ガレキは受け入れたい

 東日本大震災から早1年近く経つが、東電福島第一原発事故処理を始めとして様々な問題が遅々として進んでいない。爆発した原発に関しては調査・解体作業にこの先数十年の歳月を費やさなければならないし、放射能汚染はさらに長期間に渡り大勢の人々に影響を及ぼすだろう。その放射能汚染に絡んで迷走する典型的な問題がガレキ処理ではないだろうか。

 東北全体の膨大なガレキをなんとか受け入れてほしい、と政府は全国の自治体にお願いするが各地の反対運動により妨げられている。ガレキ受け入れ反対を主張する人たちの一番の理由は、汚染されたガレキを受け入れると放射能が拡散されて特に子供たちや農産物へ影響が大きくなるというもの。
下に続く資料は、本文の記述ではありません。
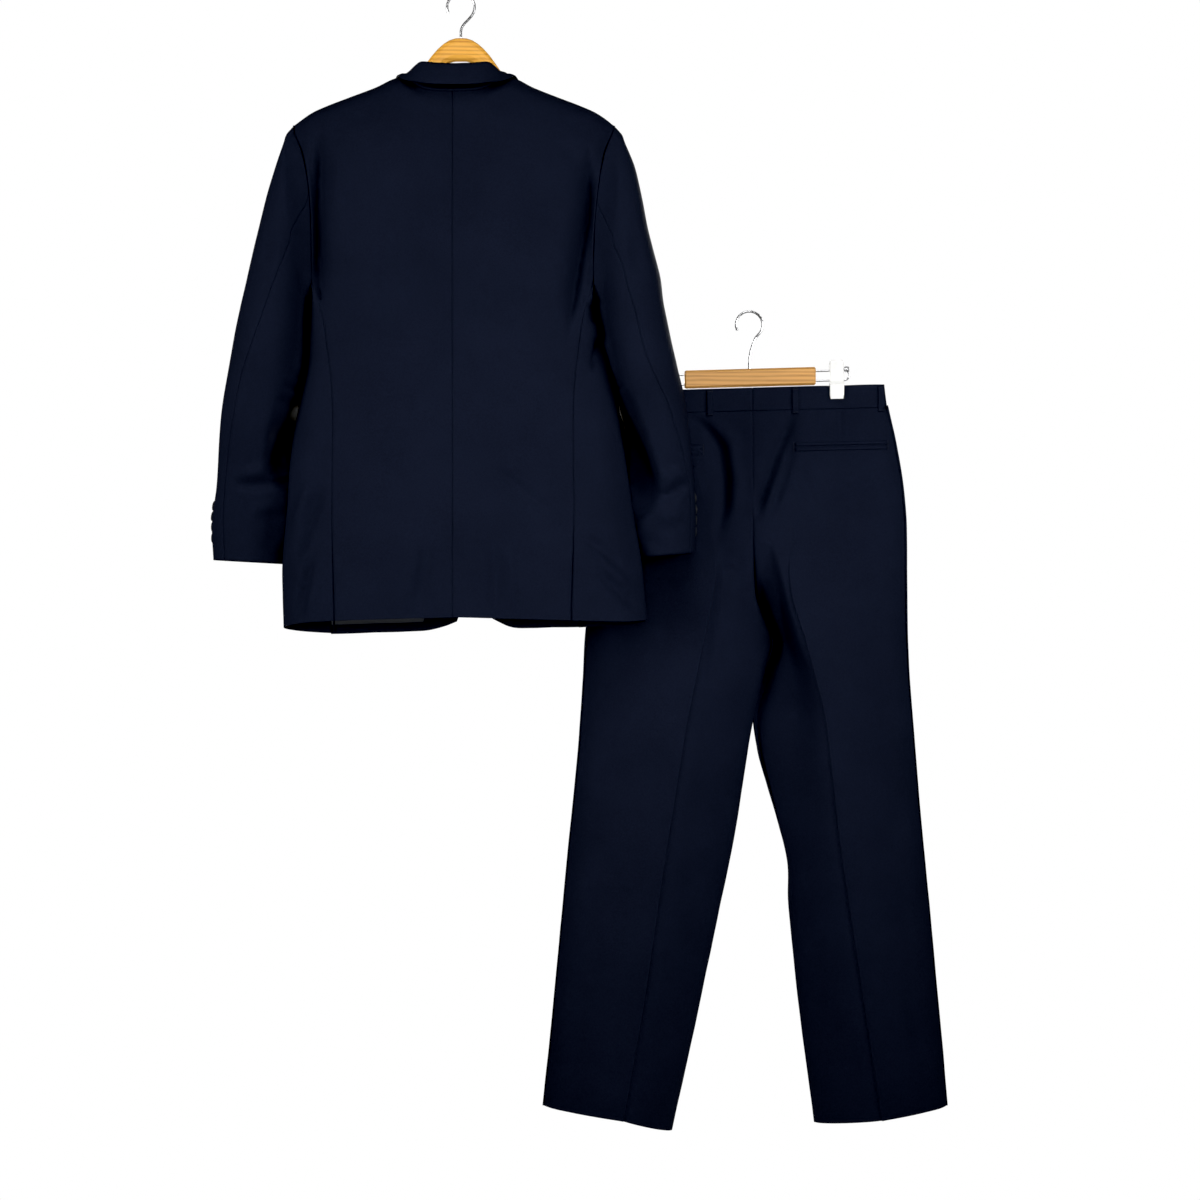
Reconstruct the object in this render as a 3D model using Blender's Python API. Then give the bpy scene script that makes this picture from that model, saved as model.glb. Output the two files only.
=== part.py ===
"""Two-piece suit: a two-button jacket on a wooden hanger, and its trousers on a clip hanger.

The jacket's hook hangs from the origin. Up is +Z, the suit's back faces -Y, and its fronts face +Y.
Sizes are in millimetres. A drop is a distance below the point that the jacket hangs from.
Across the jacket, places are measured from its centre back seam, and across the trousers from theirs.
"""
import math

import bmesh
import bpy
from mathutils import Vector
from mathutils.bvhtree import BVHTree

MM = 0.001
GAP = 0.3                   # between neighbouring pieces
ARMHOLE_GAP = 0.4           # between a sleeve and the body
CLOTH = 1.8                 # wall of a single piece of suiting
BAND = 2.4                  # wall of the waistband, with its stiffener

JACKET_X = -8.6             # the jacket hangs a little left of its hook
SHOULDER_DROP = 188         # end of the shoulder seam
SHOULDER_HALF = 229
ARMHOLE_DROP = 444          # lowest point of the armhole
ARMHOLE_TURN_DROP = 415     # where the armhole turns from the back or the front to the side
ARMHOLE_SHARE = 0.98        # armhole's distance from the centre, as a share of the half width
NECK_HALF = 78              # neck point to centre
NECK_DROP = 147             # back neck seam at the centre
CROWN = 75                  # height over which the body rounds to the shoulder line
BUTTON_DROPS = (560, 662)   # the two front buttons
FRONT_LEAN = 26             # the closed fronts' centre line lies this far right of the back's
OVERLAP = 20                # each front's edge past the fronts' centre line
UNDER_SINK = 6.0            # the right front lies this much inside the left one
ROLL_TOP_DROP = 206         # the lapel's roll line runs from here to the top button
ROLL_TOP_X = 57

TROUSERS_X = 424            # centre seam, from the jacket's hook
TROUSERS_Y = 113            # the trousers hang behind the jacket's right sleeve
WAIST_DROP = 552
WAIST_SEAM_DROP = 586
CROTCH_DROP = 922
WAIST_TILT = math.tan(math.radians(1.6))
TILT_END_DROP = 1100
CLIP_X = (-131, 125)        # where the two clips pinch the waist
PINCH = 0.62
PINCH_HALF = 22

NAVY = (0.006, 0.010, 0.020, 1)
BUTTON_BLACK = (0.008, 0.008, 0.010, 1)
WOOD = (0.78, 0.50, 0.22, 1)
STEEL = (0.62, 0.62, 0.64, 1)
WHITE = (0.88, 0.88, 0.87, 1)

RIM_ORDER = Vector((0.23, 0.31, 1))     # two pieces split the faces along their shared seam the same way


def table(columns, *rows):
    """Sizes in named columns, one row for each section."""
    return {name: [row[i] for row in rows] for i, name in enumerate(columns.split())}


def read(sizes, column, at):
    """A column's value at a place in the table's first column, on a smooth curve through its rows."""
    places = next(iter(sizes.values()))
    values = sizes[column]
    last = len(places) - 1
    if at <= places[0]:
        return values[0]
    if at >= places[last]:
        return values[last]
    i = max(k for k in range(last) if places[k] <= at)
    span = places[i + 1] - places[i]

    def slope(k):
        low, high = max(k - 1, 0), min(k + 1, last)
        return (values[high] - values[low]) / (places[high] - places[low])

    t = (at - places[i]) / span
    start, end = slope(i) * span, slope(i + 1) * span
    rise = values[i + 1] - values[i]
    return values[i] + start * t + (3 * rise - 2 * start - end) * t**2 + (start + end - 2 * rise) * t**3


def mix(a, b, share):
    return a + (b - a) * share


def ease(low, high, at):
    """0 below low, 1 above high and a smooth step between."""
    share = min(max((at - low) / (high - low), 0), 1)
    return share * share * (3 - 2 * share)


# Jacket: half widths, depths and squareness of the body's sections.
BODY = table(
    "drop left right back front square",
    (100, 235, 233, 44, 40, 3.0),
    (194, 234, 232, 47, 44, 3.6),
    (230, 220, 219, 50, 50, 4.0),
    (280, 210, 210, 54, 58, 4.2),
    (345, 206, 204, 57, 66, 4.2),
    (415, 206, 203, 58, 70, 4.0),
    (444, 205, 203, 58, 71, 3.8),
    (494, 208, 212, 56, 69, 3.4),
    (535, 211, 223, 54, 66, 3.2),
    (580, 221, 233, 52, 62, 3.0),
    (657, 234, 243, 50, 58, 2.8),
    (754, 241, 257, 51, 57, 2.7),
    (804, 246, 266, 53, 58, 2.7),
    (920, 244, 277, 56, 61, 2.7),
)
SHOULDER = table(
    "half drop",
    (0, 92), (40, 103), (78, 118), (128, 139), (176, 157), (205, 170), (219, 180), (229, 188), (236, 200),
)
SIDE_SEAM = table(
    "drop back front",
    (415, 202, 202),
    (432, 191, 194),
    (471, 184, 190),
    (538, 174, 184),
    (598, 170, 181),
    (745, 171, 182),
    (920, 168, 180),
)
HEM = table(
    "turn left right", (0, 890, 890), (50, 897, 896), (90, 905, 895), (140, 914, 905), (180, 908, 904)
)
HEM_LEVEL = 900             # the side seams' places at this drop share out the hem
FRONT_HEM_REACH = 0.72      # share of the half width at which a front's hem starts
FRONT_HEM_LIFT = 16         # the fronts' hem rises this much to the rounded corner
SIDES = {"left": -1, "right": 1}

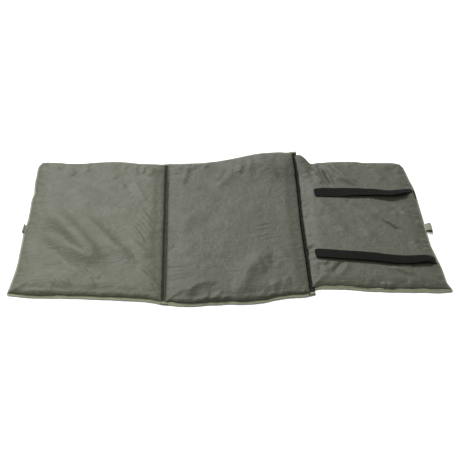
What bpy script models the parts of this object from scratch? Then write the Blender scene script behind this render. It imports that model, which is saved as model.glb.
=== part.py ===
"""Folding unhooking mat: three foam panels joined by two unpadded fold strips, bound edge, two elastic bands, two peg loops.

Lies flat on Z = 0, long side along X, top face up. Metres.
"""

import math

import bmesh
import bpy
from mathutils import Vector

MM = 0.001

# ---- driving dimensions, millimetres, X counted from the left-hand edge ----
LENGTH = 1000.0           # bound edge to bound edge
WIDTH = 540.0             # left and middle panels, and both fold strips
WIDTH_RIGHT = 508.0       # the right-hand panel is cut narrower

FOLD_LL = 343.0           # left fold strip, stitch line on the left panel
FOLD_LM = 359.0           # left fold strip, stitch line on the middle panel
FOLD_RM = 685.0           # right fold strip, stitch line on the middle panel
FOLD_RR = 699.0           # right fold strip, stitch line on the right panel

SEAM_Z = 5.0              # height of the plane where top and bottom cloth are sewn together
TOP_Z = 12.8              # top of a panel
CLOTH = 0.6               # thickness of the coated nylon
GAP = 0.3                 # clearance between touching pieces

BINDING = 8.5             # visible width of the edge binding
BINDING_T = 0.7           # thickness of the binding tape
FLANGE_IN = 1.0           # cloth edge, inside the folded tape
STITCH_IN = 9.5           # pad starts here, measured from the outer edge
END_CLOTH = 1.1           # cloth stops this far from a fold's stitch line
END_BINDING = 2.1         # binding stops this far from it
THREAD_R = 0.6            # radius of a row of stitching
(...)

この気持ちは本当によく分かるので、だからこそ政府は徹底的に放射能測定を行うから安全なガレキだけを受け入れてほしい、と懇願している。

 安全なガレキなら問題ないはずだが、処理が進展しないのは地域の住民にとって政府の言い分が信用できないからだろう。大震災後における政府のデタラメな対応を振り返れば、ただ信用しろと言われても無理である。それほど人々は政府に対して不信を抱くようになってしまった。政府からの一方的通達だけでは無理だから、住民と政府の間に信頼のおける第三者機関を置くことで粘り強く受け入れの交渉をするしかない。

 放射能に汚染されたガレキはダメだが、安全が保障されたガレキなら積極的に受け入れるべきだ。しかしどんなガレキでもダメだと言うのなら、これは地域住民のエゴ以外何者でもなくなる。被災に遭った人たちを少しでも救済したいという気持ちがあれば、ガレキ処理に放射能の疑問が潜在しようとも前向きな姿勢くらいは表明できるはずだ。ところが他者への救済の気持ちよりも、我が身の安全・安心にだけこだわる傾向が強くなっている気がしてならない。

 たとえ放射能に汚染されていなくても、ガレキを受け入れると地域のこれまでの歴史や観光のイメージが損なわれるから嫌だ、という風潮が強まるとしたら本当に残念だ。助け合う気持ちが失われたら人間同士の共存共栄など遠い夢物語に過ぎなくなる。それにしても東京電力と政治中枢の責任は大きく罪深い。